CLASS · Complex Liquids At Structured Surfaces

The topography and surface chemistry of substrates is now recognised to significantly impact on the feasibility and quality of many industrial processes where wetting and self-assembly phenomena play a major role. In the emerging lab-on-a-chip technologies based on integrated microfluidic devices, surface forces dominate, and inertial plays only a secondary role. Therefore, tailoring the solid-liquid and liquid-liquid interfaces may provide efficient control of both the flow of liquids and the processes taking place inside the chip. Our project is motivated by significant practical problems such as how to design smart coatings or ionic-liquid-based supercapacitors, and draws inspiration from solutions found in the natural world.
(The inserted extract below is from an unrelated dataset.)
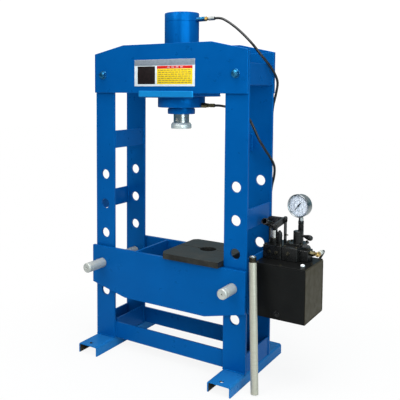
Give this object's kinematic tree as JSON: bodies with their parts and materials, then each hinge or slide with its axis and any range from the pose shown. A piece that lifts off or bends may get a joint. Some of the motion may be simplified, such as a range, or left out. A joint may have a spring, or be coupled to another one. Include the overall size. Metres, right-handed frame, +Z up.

We synergistically combine the analytical, computational, and experimental strengths of three research groups (Stuttgart, Lisbon and Brookhaven, New York) in an effort aimed at understanding and predicting the wetting of topographically and/or chemically patterned solid substrates by complex fluids, such as room temperature ionic liquids or liquid crystals. The exchange program comprises individual staff exchanges, ensuring continuous active interactions between experiment, computation and theory and contributing to the strengthening of the research partnership; and a networking component of workshops, mini-courses and seminars, ensuring an effective exchange of knowledge, cross-training of ESRs and ERs and dissemination of results. The proposed exchange scheme will establish a solid close collaboration between the theoretical and computational European groups and the U.S. partner, who are focused on experimental science. Synergistic integration of the complementary skills of the groups will produce cutting-edge science, strengthen the European-American scientific relations, and substantially contribute to the training of very mobile young researchers with access to world-class research facilities within an international network.